Por aqui, não fosse o desconto na fonte, a maioria dos consignados também não passaria pela análise de crédito ou estaria inadimplente. Diria alguém, que não há inadimplência quando o desconto é em folha como no caso brasileiro. Mais um engano. Pode não haver inadimplência naquele contrato privilegiado pelo desconto na fonte, mas o mesmo devedor com salário residual ínfimo, irá inadimplir com o outro banco, a padaria, a luz, a escola, etc., induzindo-se o efeito dominó e a inadimplência sistêmica.
Os créditos consignados tomam dimensão de bilhões, e um rumo perigoso na economia brasileira. É a bolha tupiniquim. Até o dia em que bolha estourar, e os descontos em folha tiverem de ser cancelados por força de ações populares, liminares ou coisa que o valha. Então teremos uma “tsunami” financeira para o que deveriam ficar atentos os banqueiros melhor avisados.

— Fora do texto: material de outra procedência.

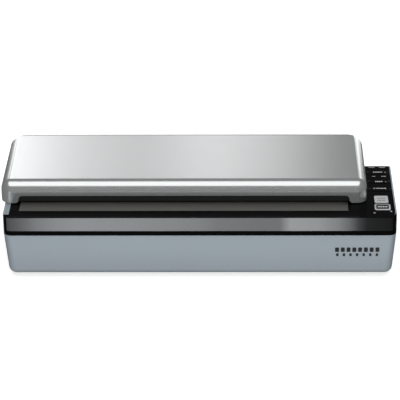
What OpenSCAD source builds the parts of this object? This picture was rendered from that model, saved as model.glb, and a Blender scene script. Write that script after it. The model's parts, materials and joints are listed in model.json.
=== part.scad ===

Mas, o mal necessário tem remédio e chama-se: monitoramento do empregador. Um bom exemplo de como monitorar, vemos no site da ParanaPrevidência www.paranaprevidencia.pr.gov.br no link de Empréstimos Consignados, acessível a qualquer cidadão.
Em âmbito maior, o Estado do Paraná, por decreto de 09/10/07 do Governador, exemplarmente iniciou um processo de moralização do sistema resgatando o imprescindível cunho social desses empréstimos, ao menos para o funcionalismo público estadual, onde pode legislar.
Reduziu drasticamente os juros máximos. Proibiu as tarifas de aprovação (TAC) e de liquidação antecipada (TLA) desses empréstimos. Reduziu a margem consignável dos salários diminuindo o grau de endividamento, etc. É um começo ousado e mais virá.
Assim o Estado vai pela via do aperfeiçoamento construindo um sistema melhor e promovendo mais justiça social. Temos esperança de ver algo semelhante ocorrendo ao nível da União, dos demais Estados, dos Municípios e até da Iniciativa Privada, a bem do trabalhador assalariado que não pode ficar só e à mercê da iniciativa de um sindicalismo míope que estas coisas não consegue enxergar.